▶ _Problem_
Tally up the lines carrying the string "that" and respond with only the resulting number.

▶ _Given information_
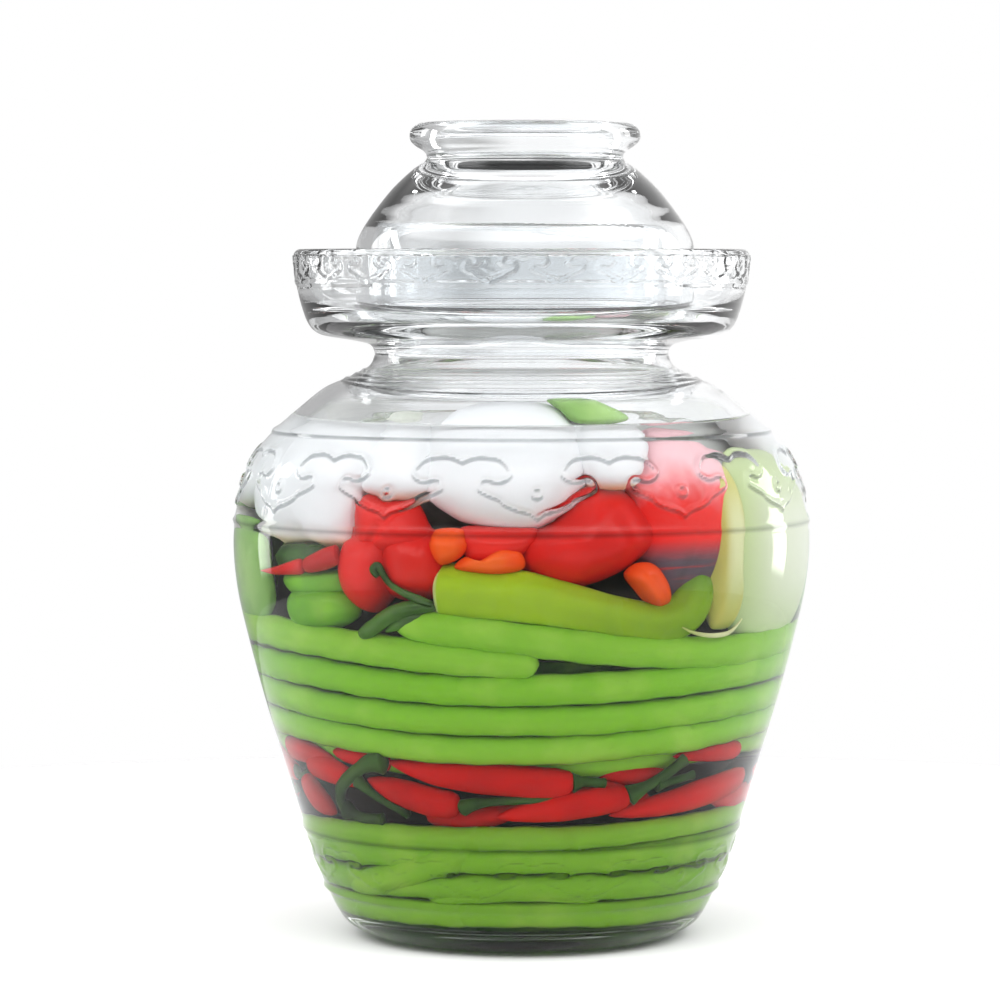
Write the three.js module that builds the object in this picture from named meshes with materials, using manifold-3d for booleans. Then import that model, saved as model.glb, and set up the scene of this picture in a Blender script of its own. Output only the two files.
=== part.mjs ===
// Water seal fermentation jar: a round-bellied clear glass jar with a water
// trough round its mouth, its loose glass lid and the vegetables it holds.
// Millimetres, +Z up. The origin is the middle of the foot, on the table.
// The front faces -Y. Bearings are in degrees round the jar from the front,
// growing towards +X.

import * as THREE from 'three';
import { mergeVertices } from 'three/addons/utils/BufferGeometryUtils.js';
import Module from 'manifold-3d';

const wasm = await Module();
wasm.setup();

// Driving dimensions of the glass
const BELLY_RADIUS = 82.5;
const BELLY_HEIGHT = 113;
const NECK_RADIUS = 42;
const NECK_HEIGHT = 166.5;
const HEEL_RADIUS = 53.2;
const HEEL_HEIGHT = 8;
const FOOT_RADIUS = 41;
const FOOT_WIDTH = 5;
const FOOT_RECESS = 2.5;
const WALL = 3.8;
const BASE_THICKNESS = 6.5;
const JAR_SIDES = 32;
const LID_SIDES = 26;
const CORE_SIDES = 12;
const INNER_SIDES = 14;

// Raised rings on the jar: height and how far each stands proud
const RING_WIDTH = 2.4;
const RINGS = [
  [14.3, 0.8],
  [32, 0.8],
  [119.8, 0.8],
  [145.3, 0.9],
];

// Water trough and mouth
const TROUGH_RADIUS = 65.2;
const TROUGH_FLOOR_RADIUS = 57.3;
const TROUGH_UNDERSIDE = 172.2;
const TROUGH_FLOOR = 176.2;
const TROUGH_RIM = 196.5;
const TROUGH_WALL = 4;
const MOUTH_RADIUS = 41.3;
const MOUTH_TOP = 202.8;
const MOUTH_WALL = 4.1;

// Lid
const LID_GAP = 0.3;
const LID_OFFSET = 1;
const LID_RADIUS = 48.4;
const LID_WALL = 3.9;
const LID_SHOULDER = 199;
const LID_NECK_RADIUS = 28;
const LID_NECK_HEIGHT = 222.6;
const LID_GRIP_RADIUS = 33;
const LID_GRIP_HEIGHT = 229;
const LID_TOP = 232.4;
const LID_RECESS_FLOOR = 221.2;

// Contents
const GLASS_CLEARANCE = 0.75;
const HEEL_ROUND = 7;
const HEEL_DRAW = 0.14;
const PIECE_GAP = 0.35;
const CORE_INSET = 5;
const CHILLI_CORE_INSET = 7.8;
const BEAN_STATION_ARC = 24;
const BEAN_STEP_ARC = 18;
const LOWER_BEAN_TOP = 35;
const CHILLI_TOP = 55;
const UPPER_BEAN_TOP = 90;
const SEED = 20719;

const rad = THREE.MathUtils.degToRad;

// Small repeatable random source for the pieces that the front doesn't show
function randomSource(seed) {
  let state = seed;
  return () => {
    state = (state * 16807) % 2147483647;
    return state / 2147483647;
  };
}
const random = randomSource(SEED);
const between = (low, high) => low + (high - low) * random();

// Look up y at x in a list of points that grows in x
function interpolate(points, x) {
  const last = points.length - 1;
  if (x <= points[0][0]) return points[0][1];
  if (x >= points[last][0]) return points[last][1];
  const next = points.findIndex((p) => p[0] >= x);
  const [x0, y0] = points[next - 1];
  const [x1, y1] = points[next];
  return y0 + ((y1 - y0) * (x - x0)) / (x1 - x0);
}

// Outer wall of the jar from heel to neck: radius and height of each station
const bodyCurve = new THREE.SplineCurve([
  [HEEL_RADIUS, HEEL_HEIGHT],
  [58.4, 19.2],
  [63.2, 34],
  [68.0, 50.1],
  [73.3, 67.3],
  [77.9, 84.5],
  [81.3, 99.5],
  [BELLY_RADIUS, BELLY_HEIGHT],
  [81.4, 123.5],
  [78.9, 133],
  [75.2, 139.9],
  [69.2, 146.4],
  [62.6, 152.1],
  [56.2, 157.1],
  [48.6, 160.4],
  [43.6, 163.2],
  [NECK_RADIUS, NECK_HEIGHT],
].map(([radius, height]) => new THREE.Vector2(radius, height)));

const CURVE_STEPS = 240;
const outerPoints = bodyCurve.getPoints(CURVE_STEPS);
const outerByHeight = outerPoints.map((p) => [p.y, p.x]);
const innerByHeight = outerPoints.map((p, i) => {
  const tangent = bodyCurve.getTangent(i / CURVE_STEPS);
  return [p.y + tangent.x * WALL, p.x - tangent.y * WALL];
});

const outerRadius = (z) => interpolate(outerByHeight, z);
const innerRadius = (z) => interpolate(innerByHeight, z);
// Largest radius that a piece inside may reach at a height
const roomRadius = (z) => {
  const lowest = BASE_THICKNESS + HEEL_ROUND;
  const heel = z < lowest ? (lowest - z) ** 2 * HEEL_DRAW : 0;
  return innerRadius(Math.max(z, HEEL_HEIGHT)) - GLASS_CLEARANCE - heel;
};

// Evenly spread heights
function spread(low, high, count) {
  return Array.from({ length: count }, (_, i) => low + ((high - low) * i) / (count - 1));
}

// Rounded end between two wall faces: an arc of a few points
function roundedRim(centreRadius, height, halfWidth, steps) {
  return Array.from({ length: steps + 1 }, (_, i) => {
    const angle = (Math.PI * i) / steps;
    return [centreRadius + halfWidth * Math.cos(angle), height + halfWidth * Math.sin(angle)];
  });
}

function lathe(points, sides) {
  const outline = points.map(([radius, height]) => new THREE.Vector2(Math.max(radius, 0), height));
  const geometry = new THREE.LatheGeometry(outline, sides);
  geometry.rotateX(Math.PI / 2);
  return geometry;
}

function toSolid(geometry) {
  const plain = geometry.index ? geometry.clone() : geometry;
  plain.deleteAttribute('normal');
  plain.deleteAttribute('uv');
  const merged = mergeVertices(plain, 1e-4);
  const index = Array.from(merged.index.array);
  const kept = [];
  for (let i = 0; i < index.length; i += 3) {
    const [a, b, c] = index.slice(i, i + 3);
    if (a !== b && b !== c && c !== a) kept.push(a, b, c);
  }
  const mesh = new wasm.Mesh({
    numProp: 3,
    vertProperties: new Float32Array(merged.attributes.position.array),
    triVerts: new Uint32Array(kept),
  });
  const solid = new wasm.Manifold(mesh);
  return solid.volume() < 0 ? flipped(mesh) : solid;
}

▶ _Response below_
4